Appleton Thorn lies a couple of miles south of Warrington . In the centre of the village is a hawthorn tree, the current one of fairly recent vintage, but the successor to others over the centuries. Legend has it that the original was taken from the Glastonbury tree that itself was made when Joseph of Aramathea’s staff took root on Wearyall Hill. As that staff in turn was supposedly grown from the crown of thorns placed on Jesus’ head at the crucifixion, Appleton’s thorn tree claims a very distinguished line.
On the closest Saturday to Midsummer’s Day the village holds a fete and parade , with these days the children but in earlier times all and sundry dancing around the tree and decorating it with flags and garlands, bright pieces of cloth and ribbons.
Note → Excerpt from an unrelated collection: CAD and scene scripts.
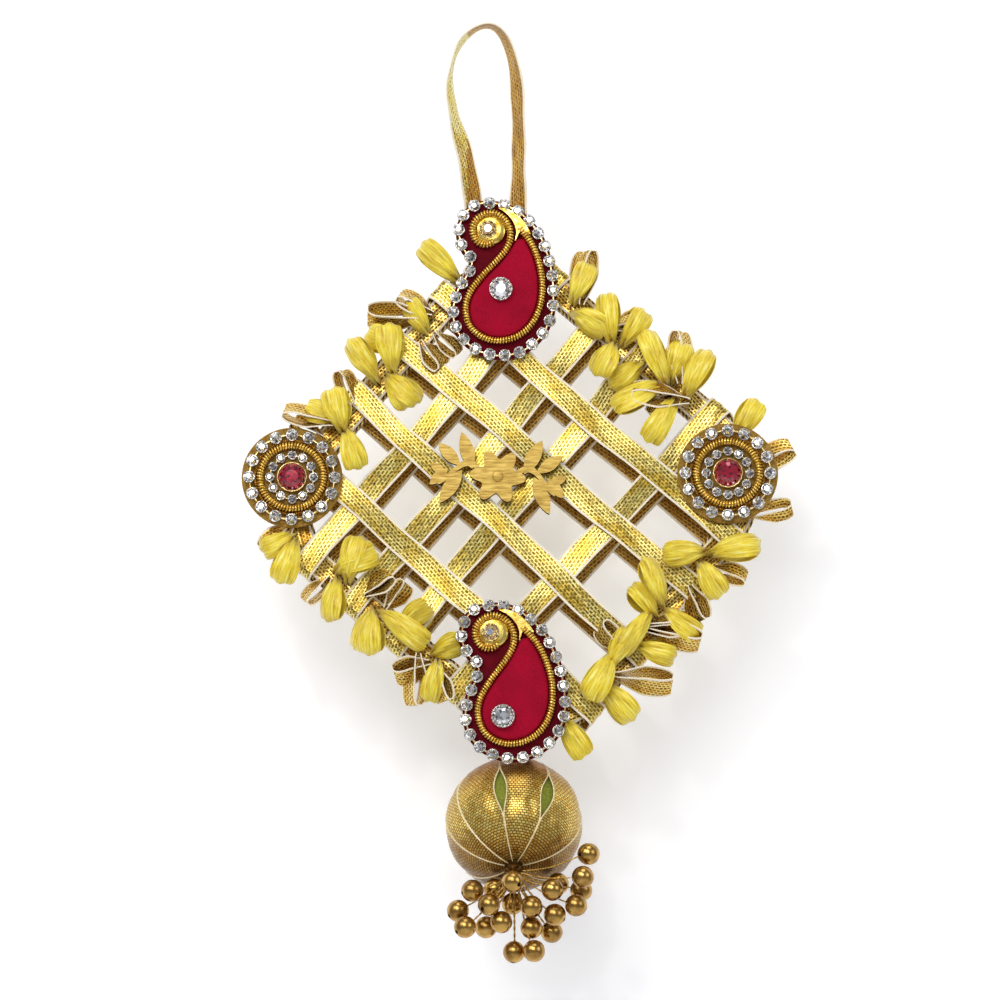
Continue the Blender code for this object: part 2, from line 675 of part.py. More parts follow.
def build_round(place, x, z):
    """One round patch: base, outer stones, coil, inner stones and a red gem."""
    name = place + "_round_"
    seat = PATCH_BACK + FELT_THICK + GAP
    plate(name + "base", circle(x, z, ROUND_RADIUS, 32), PATCH_BACK, PATCH_BACK + FELT_THICK,
          GOLD_RIBBON)
    for chain, (radius, stones, width, height) in (("outer", ROUND_OUTER), ("inner", ROUND_INNER)):
        stone_chain(name + chain + "_stones", circle(x, z, radius, 16), stones, width, height, seat)
    middle = -(seat + COIL_RADIUS)
    tube(name + "coil", [(point.x, middle, point.y) for point in circle(x, z, ROUND_COIL, 24)],
         COIL_RADIUS, COIL_GOLD, closed=True)
    cut_stone(name + "gem", x, z, seat, GEM_RADIUS, GEM_HEIGHT, RED_GEM)


def leaf(root_x, root_z, heading, length, width):
    """Outline of a pointed leaf from its root."""
    ahead = Vector((math.cos(math.radians(heading)), math.sin(math.radians(heading))))
    aside = Vector((-ahead.y, ahead.x))
    points = []
    for side in (1, -1):
        for step in range(4):
            part = step / 4 if side > 0 else 1 - step / 4
            swell = side * width / 2 * math.sin(math.pi * part) ** 0.8
            points.append(Vector((root_x, root_z)) + ahead * (length * part) + aside * swell)
    return points


def build_ornament():
    """A flat gold flower with a leafy scroll on each side, cut from thin board."""
    spin = math.degrees(ORNAMENT_TURN)
    flower = []
    for step in range(24):
        angle = 2 * math.pi * step / 24
        radius = FLOWER_RADIUS + PETAL * math.cos(6 * angle)
        flower.append((radius * math.cos(angle), radius * math.sin(angle) - 0.3))
    outlines = [flower]
    for hand in (1, -1):
        stem = []
        for edge in (0.8, -0.8):
            row = []
            for step in range(7):
                run = 3.0 + 11.0 * step / 6
                row.append((hand * run, 2.6 * math.sin(run * 0.42 - 1.4) + edge - 0.4))
            stem += row[::1 if edge > 0 else -1]
        outlines.append(stem)
        for row in LEAVES:
            outlines.append([(hand * point.x, point.y) for point in leaf(*row)])
    pieces = []
    for index, outline in enumerate(outlines):
        trim = 0.02 * index
        placed = turned(outline, spin, ORNAMENT_X, ORNAMENT_Z)
        pieces.append(plate("ornament_%02d" % index, placed, ORNAMENT_BACK + trim,
                            ORNAMENT_FRONT - trim, ORNAMENT_GOLD, collection=CUTTERS))
    fuse("centre_ornament", pieces, ORNAMENT_GOLD)


def build_hang_loop():
    """The hanging ribbon: up from behind the top patch, over its apex and down again."""
    stations = [(x, -forward, z) for x, z, forward, turn in HANG_STATIONS]
    places = smooth_line(stations, HANG_STEPS, False)
    edges = []
    for index, place in enumerate(places):
        ahead = places[min(index + 1, HANG_STEPS - 1)] - places[max(index - 1, 0)]
        ahead.normalize()
        near = min(range(len(stations)), key=lambda mark: (Vector(stations[mark]) - place).length)
        turn = math.radians(HANG_STATIONS[near][3])
        aside = ahead.cross(Vector((0, -1, 0))).normalized()
        depth = ahead.cross(aside).normalized()
        across = aside * math.cos(turn) + depth * math.sin(turn)
        edges.append((place - across * RIBBON / 2, place + across * RIBBON / 2))
    band("hang_loop", edges, RIBBON_THICK, GOLD_RIBBON)


def build_ball():
    """The covered ball, and the ribbon that ties it behind the lowest corner."""
    build = bmesh.new()
    bmesh.ops.create_uvsphere(build, u_segments=18, v_segments=10, radius=1.0)
    mesh = bpy.data.meshes.new("ball")
    build.to_mesh(mesh)
    build.free()
    mesh.transform(Matrix.Rotation(BALL_TILT, 4, "X")
                   @ Matrix.Diagonal((BALL_RADIUS * MM, BALL_RADIUS * MM, BALL_LENGTH * MM, 1)))
    ball = link("ball", mesh, BALL_TISSUE)
    ball.location = BALL * MM
    across = Vector((1, 0, 0.15)).normalized() * TIE_WIDTH / 2
    edges = []
    for x, z, forward in TIE_STATIONS:
        place = Vector((x, -forward, z))
        edges.append((place - across, place + across))
    band("ball_tie", edges, TIE_THICK, GOLD_RIBBON)


def knot_place():
    """Where the threads gather: the lower front end of the ball's axis."""
    end = Matrix.Rotation(BALL_TILT, 3, "X") @ Vector((0, 0, -1))
    return BALL + end * (BALL_LENGTH + GAP + KNOT_RADIUS)


def build_tassel():
    """A knot with a bead on the end of each of its threads."""
    knot = knot_place()
    build = bmesh.new()
    bmesh.ops.create_uvsphere(build, u_segments=8, v_segments=6, radius=KNOT_RADIUS * MM)
    mesh = bpy.data.meshes.new("knot")
    build.to_mesh(mesh)
    build.free()
    core = link("knot", mesh, BEAD_GOLD, CUTTERS)
    core.location = knot * MM
    pieces = [core]
    for index, (x, z, y) in enumerate(BEADS):
        bead = Vector((x, y, z))
        ahead = (bead - knot).normalized()
        points = [knot + ahead * 0.4, bead - ahead * (BEAD_RADIUS + 0.4)]
        radii = [THREAD_RADIUS, THREAD_RADIUS]
        for angle in (168, 128, 88, 48, 10):
            turn = math.radians(angle)
            points.append(bead + ahead * (BEAD_RADIUS * math.cos(turn)))
            radii.append(BEAD_RADIUS * math.sin(turn))
        pieces.append(tube("bead_%02d" % index, points, 1.0, BEAD_GOLD, radii=radii, sides=1,
                           collection=CUTTERS))
    fuse("bead_tassel", pieces, BEAD_GOLD)


build_frame()
build_lattice()
build_trim()
for paisley, row in PAISLEYS.items():
    build_paisley(paisley, *row)
for patch, row in ROUNDS.items():
    build_round(patch, *row)
build_ornament()
build_hang_loop()
build_ball()
build_tassel()
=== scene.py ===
# %% [markdown]
# # A ribbon door hanging
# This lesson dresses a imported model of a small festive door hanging: gold ribbon wound as a
# lattice on a wooden square, loops of satin and tinsel ribbon, four stitched and jewelled patches,
# a covered ball and a bunch of beads. The model gives every size and place, and the scene adds
# what cloth, wire and stones look like from near.

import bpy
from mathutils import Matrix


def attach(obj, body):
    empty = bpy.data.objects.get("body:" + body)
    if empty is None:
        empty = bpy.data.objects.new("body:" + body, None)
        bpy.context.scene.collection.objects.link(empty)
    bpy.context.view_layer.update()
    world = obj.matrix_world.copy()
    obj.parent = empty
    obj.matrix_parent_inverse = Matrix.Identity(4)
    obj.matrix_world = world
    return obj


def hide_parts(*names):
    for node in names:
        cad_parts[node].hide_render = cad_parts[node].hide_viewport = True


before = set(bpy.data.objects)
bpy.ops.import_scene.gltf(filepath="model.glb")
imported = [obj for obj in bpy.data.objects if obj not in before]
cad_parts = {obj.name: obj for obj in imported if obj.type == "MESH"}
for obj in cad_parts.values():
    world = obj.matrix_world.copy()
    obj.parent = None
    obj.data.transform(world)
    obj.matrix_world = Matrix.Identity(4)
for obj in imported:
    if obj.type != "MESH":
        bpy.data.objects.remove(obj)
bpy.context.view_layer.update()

# %% Modules and the unit
import math
import random

import bpy
from mathutils import Matrix, Vector

MM = 0.001
chance = random.Random(7)

# %% [markdown]
# ## Working by hand, in code
# An operator acts on all that is selected, so every step starts from nothing selected. These
# helpers hold the moves that come back again and again: take a piece, apply what it carries,
# copy it, join several, and give it its finish.

# %% Select, apply, copy and join
def set_down():
    """Leave edit mode and select nothing."""
    if bpy.context.mode != "OBJECT":
        bpy.ops.object.mode_set(mode="OBJECT")
    bpy.ops.object.select_all(action="DESELECT")


def take(*pieces):
    """Select these pieces and make the last one active."""
    set_down()
    for piece in pieces:
        piece.select_set(True)
    bpy.context.view_layer.objects.active = pieces[-1]


def apply_all(piece):
    """Apply the modifiers, and put the object's place into its mesh."""
    take(piece)
    for modifier in list(piece.modifiers):
        bpy.ops.object.modifier_apply(modifier=modifier.name)
    bpy.ops.object.transform_apply(location=True, rotation=True, scale=True)
    return piece


def copy_to(model, matrix):
    """A copy with its own mesh, moved by the matrix."""
    twin = model.copy()
    twin.data = model.data.copy()
    twin.data.transform(matrix)
    bpy.context.collection.objects.link(twin)
    return twin


def join(name, pieces):
    """Join several pieces in one."""
    if len(pieces) > 1:
        take(*pieces)
        bpy.ops.object.join()
    piece = pieces[-1]
    piece.name = name
    return piece


def discard(*pieces):
    """Remove models that have been copied."""
    for piece in pieces:
        bpy.data.objects.remove(piece, do_unlink=True)


def paint(piece, *finishes):
    """Fill the piece's material slots."""
    piece.data.materials.clear()
    for finish in finishes:
        piece.data.materials.append(finish)


def smooth(piece, angle=None):
    """Shade smooth, wholly or up to an angle in degrees."""
    take(piece)
    if angle is None:
        bpy.ops.object.shade_smooth()
    else:
        bpy.ops.object.shade_smooth_by_angle(angle=math.radians(angle))


def place_piece(piece, slot, *nodes):
    """The finished piece rides on the hanging and stands for these nodes of the model."""
    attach(piece, "root")
    if nodes:
        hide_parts(*nodes)
    print(piece.name, len(piece.data.vertices), "points")


def at(x, z, forward=0.0):
    """A place in metres from millimetres right, up and forward."""
    return Vector((x * MM, -forward * MM, z * MM))


def smooth_line(points, steps, closed=False):
    """Evenly spaced places on a smooth curve through the points; any number of dimensions."""
    count = len(points)
    spans = count if closed else count - 1
    dense = []
    for span in range(spans):
        corners = []
        for step in range(-1, 3):
            index = span + step
            corners.append(points[index % count if closed else min(max(index, 0), count - 1)])
        for step in range(16):
            t = step / 16
            weights = (-t + 2 * t * t - t ** 3, 2 - 5 * t * t + 3 * t ** 3,
                       t + 4 * t * t - 3 * t ** 3, -t * t + t ** 3)
            dense.append([sum(w * c[axis] for w, c in zip(weights, corners)) / 2
                          for axis in range(len(corners[0]))])
    dense.append(list(points[0] if closed else points[-1]))
    walked = [0.0]
    for before, after in zip(dense, dense[1:]):
        walked.append(walked[-1] + math.dist(before[:3], after[:3]))
    result, index = [], 0
    total = steps if closed else steps - 1
    for step in range(steps):
        goal = walked[-1] * step / total
        while index < len(walked) - 2 and walked[index + 1] < goal:
            index += 1
        part = (goal - walked[index]) / max(walked[index + 1] - walked[index], 1e-9)
        result.append([a + (b - a) * part for a, b in zip(dense[index], dense[index + 1])])
    return result

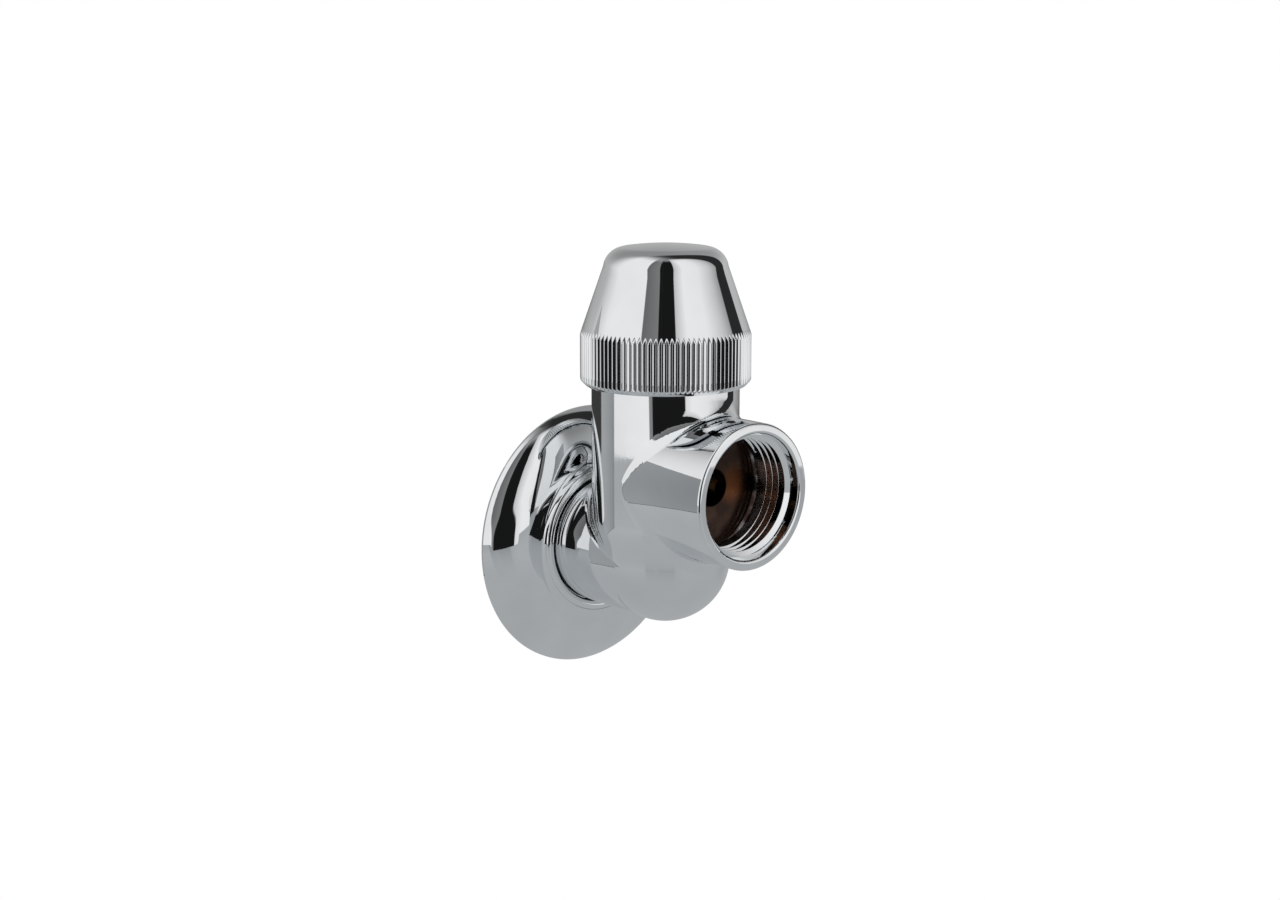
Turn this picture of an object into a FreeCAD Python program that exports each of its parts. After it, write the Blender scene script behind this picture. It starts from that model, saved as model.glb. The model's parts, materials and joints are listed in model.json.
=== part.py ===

The origin of the word bawming, now taken to mean decorate, is obscure, but it cannot be too fanciful to see the word having the same root as baumeln in German, meaning to dangle.
The tradition does not have an unbroken history, the current version having been revived in the 1970s, and the antiquity of the event is far from clear. As is so often the case some see in it a pagan tradition, in this case druidic tree-worship perhaps, but clear evidence of bawming taking place is lacking before the early 19th century. Locals claim the event goes back to a lord of the manor who brought back a cutting of the Glastonbury thorn in the 12th century. Although that cannot be proved, it is a more tempting story than the tradition just being part of a Wakes week, and the incorporation of the word Thorn in the village name surely indicates the importance of the event there.